### Dataset section
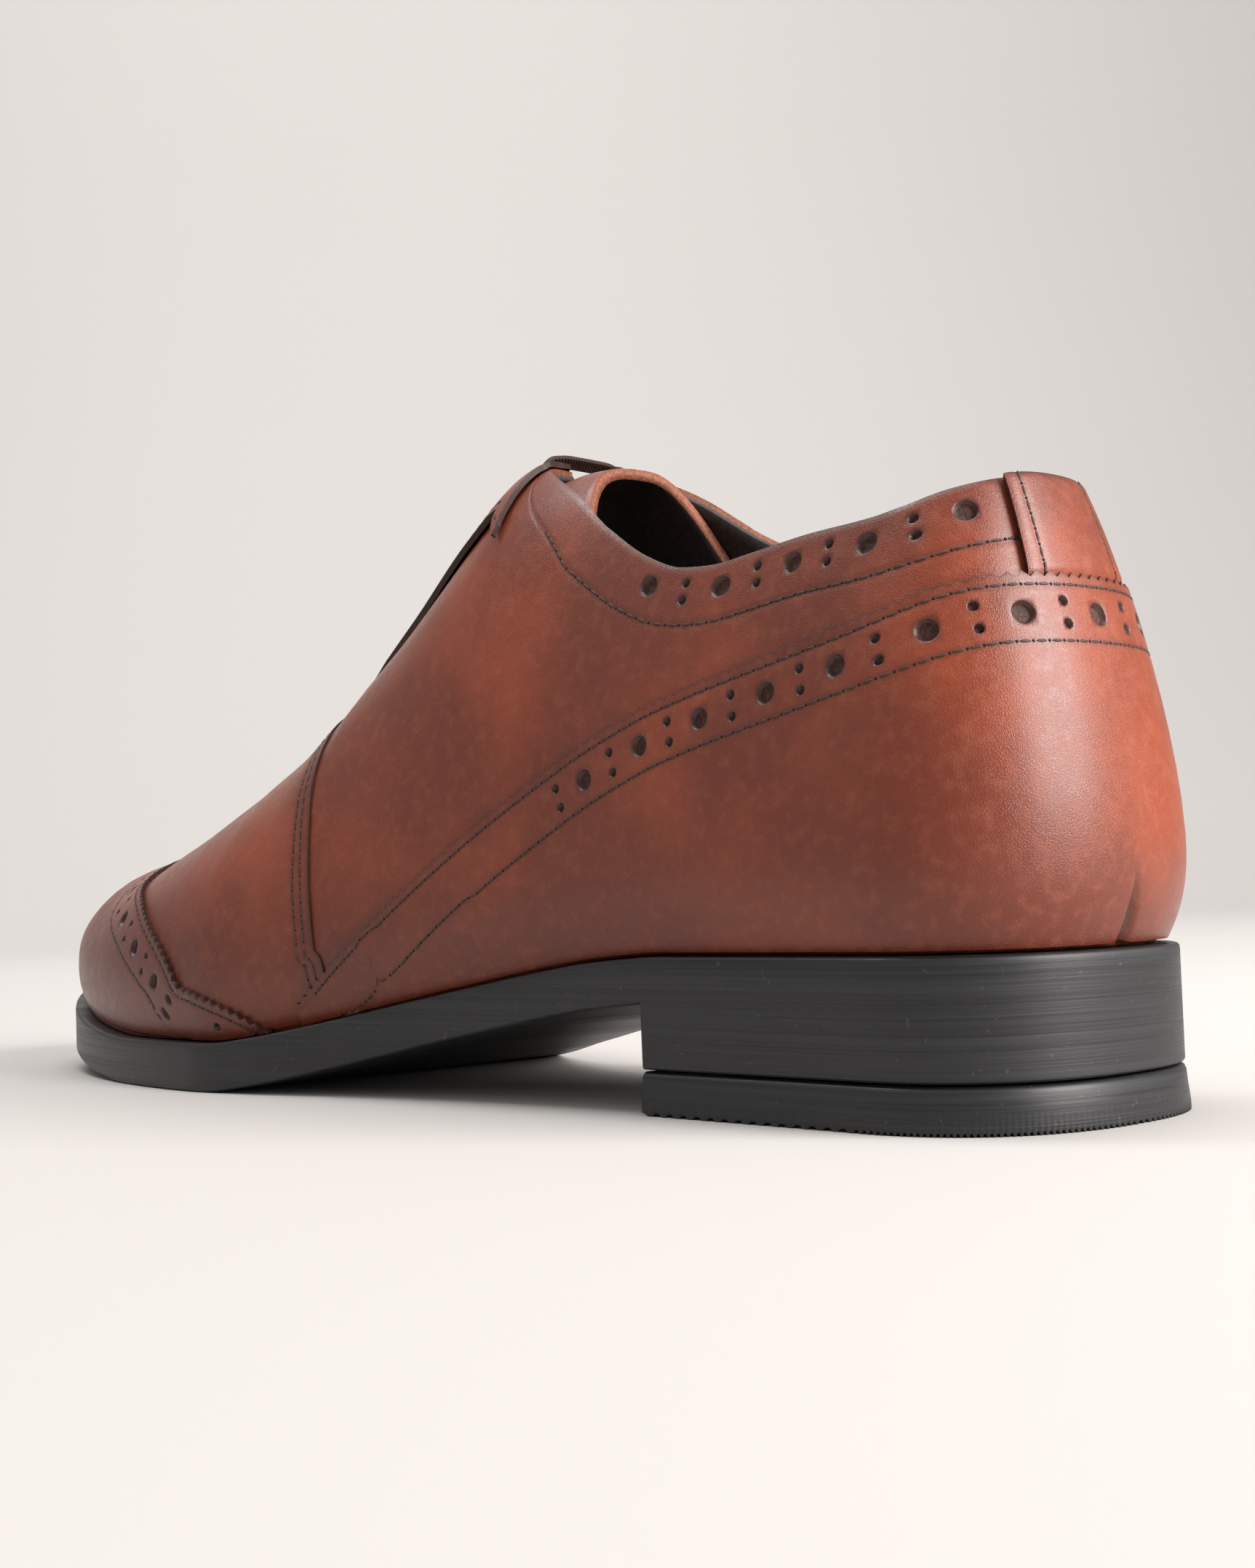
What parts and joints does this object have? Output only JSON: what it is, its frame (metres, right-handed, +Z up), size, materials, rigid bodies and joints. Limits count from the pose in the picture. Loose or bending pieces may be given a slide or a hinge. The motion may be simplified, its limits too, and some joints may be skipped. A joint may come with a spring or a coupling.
{
  "type": "brogue shoe",
  "caption": "Left leather brogue shoe with a wing cap, heel counter, closed laced throat, hollow upper and a rubber sole with a low block heel.",
  "frame": {"origin": "middle of the heel's resting face, on the floor", "axes": "+X towards the toe, +Y towards the outer side of the left shoe, +Z up"},
  "size_m": [0.3017, 0.1, 0.1205],
  "materials": {
    "tan_leather": "smooth, polished",
    "lining_leather": "matte",
    "tongue_leather": "satin",
    "sole_rubber": "satin",
    "lace_cotton": "matte"
  },
  "bodies": {
    "root": {"upper": "tan_leather", "heel_counter": "tan_leather", "back_strip": "tan_leather", "wing_cap": "tan_leather", "facing_lateral": "tan_leather", "facing_medial": "tan_leather", "tongue": "tongue_leather", "insole": "lining_leather", "outsole": "sole_rubber", "heel_top_lift": "sole_rubber", "lace_bar_1": "lace_cotton", "lace_bar_2": "lace_cotton", "lace_bar_3": "lace_cotton", "lace_bar_4": "lace_cotton", "lace_bar_5": "lace_cotton"}
  },
  "joints": []
}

### Aim of the task
Word for word, write out the data.

### Reply
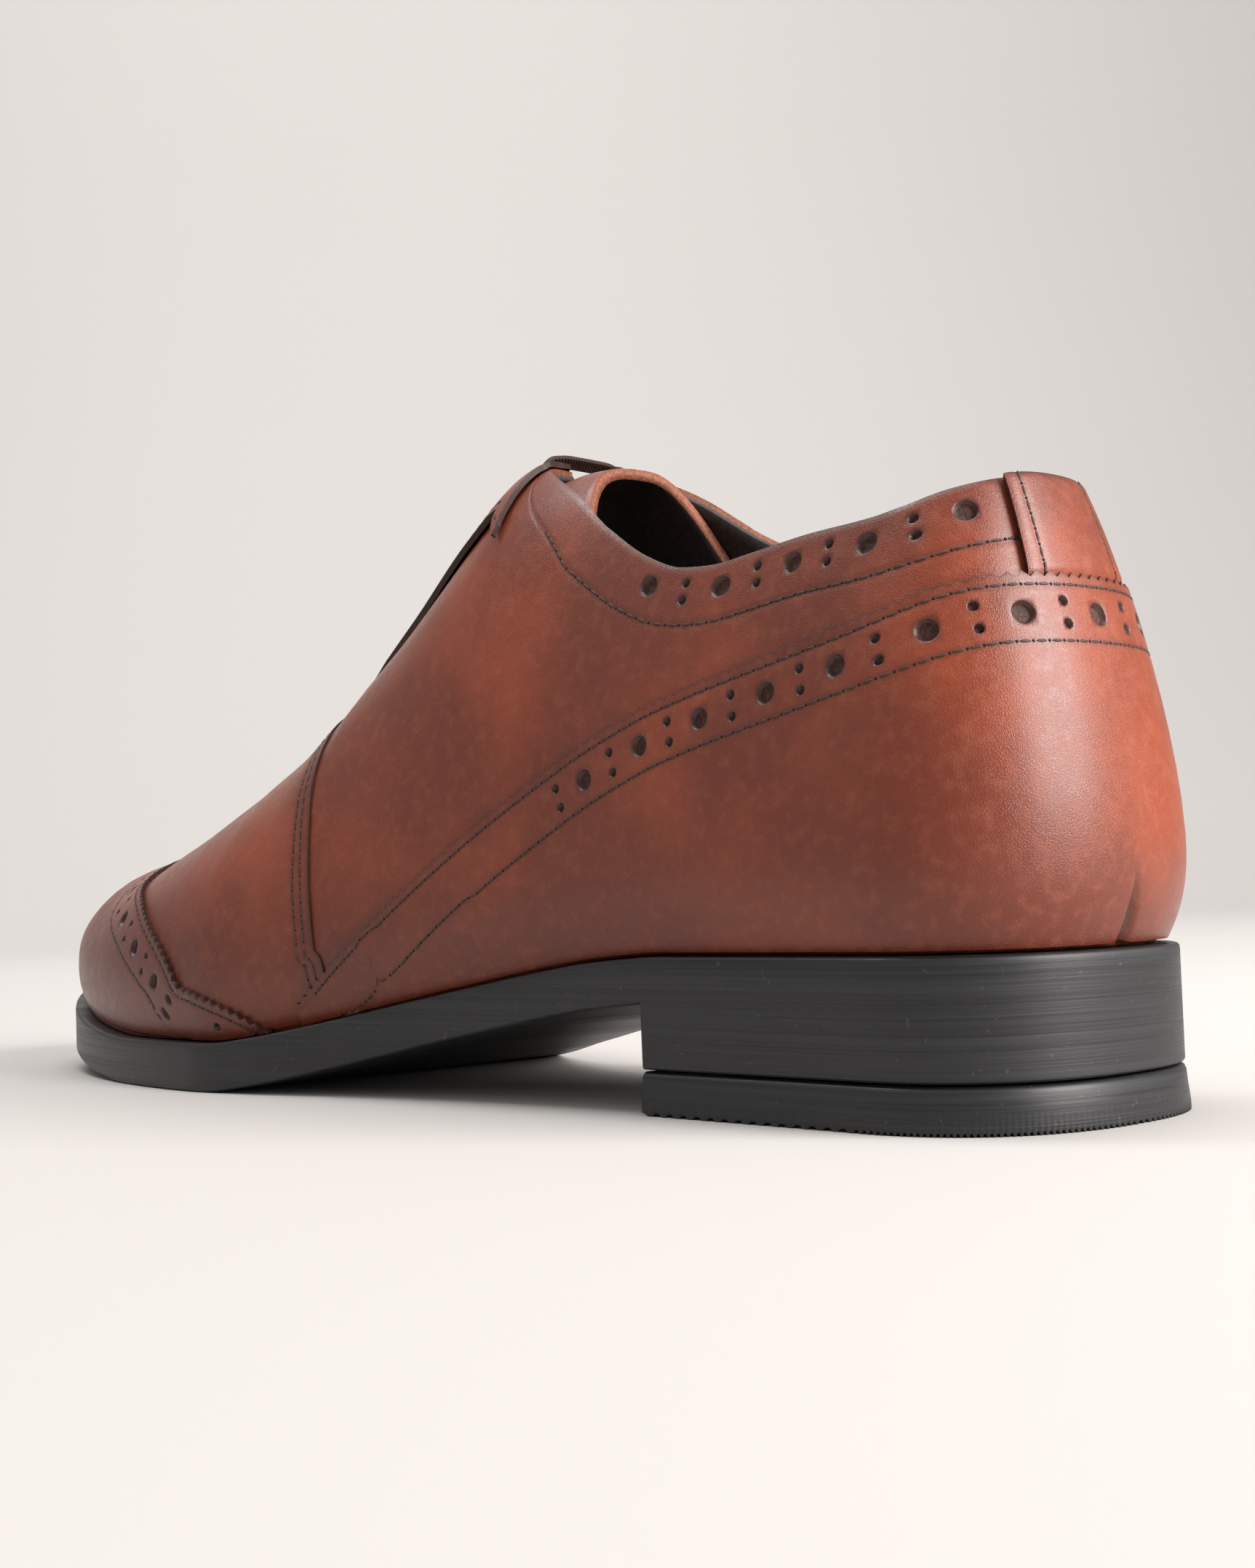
What parts and joints does this object have? Output only JSON: what it is, its frame (metres, right-handed, +Z up), size, materials, rigid bodies and joints. Limits count from the pose in the picture. Loose or bending pieces may be given a slide or a hinge. The motion may be simplified, its limits too, and some joints may be skipped. A joint may come with a spring or a coupling.
{
  "type": "brogue shoe",
  "caption": "Left leather brogue shoe with a wing cap, heel counter, closed laced throat, hollow upper and a rubber sole with a low block heel.",
  "frame": {"origin": "middle of the heel's resting face, on the floor", "axes": "+X towards the toe, +Y towards the outer side of the left shoe, +Z up"},
  "size_m": [0.3017, 0.1, 0.1205],
  "materials": {
    "tan_leather": "smooth, polished",
    "lining_leather": "matte",
    "tongue_leather": "satin",
    "sole_rubber": "satin",
    "lace_cotton": "matte"
  },
  "bodies": {
    "root": {"upper": "tan_leather", "heel_counter": "tan_leather", "back_strip": "tan_leather", "wing_cap": "tan_leather", "facing_lateral": "tan_leather", "facing_medial": "tan_leather", "tongue": "tongue_leather", "insole": "lining_leather", "outsole": "sole_rubber", "heel_top_lift": "sole_rubber", "lace_bar_1": "lace_cotton", "lace_bar_2": "lace_cotton", "lace_bar_3": "lace_cotton", "lace_bar_4": "lace_cotton", "lace_bar_5": "lace_cotton"}
  },
  "joints": []
}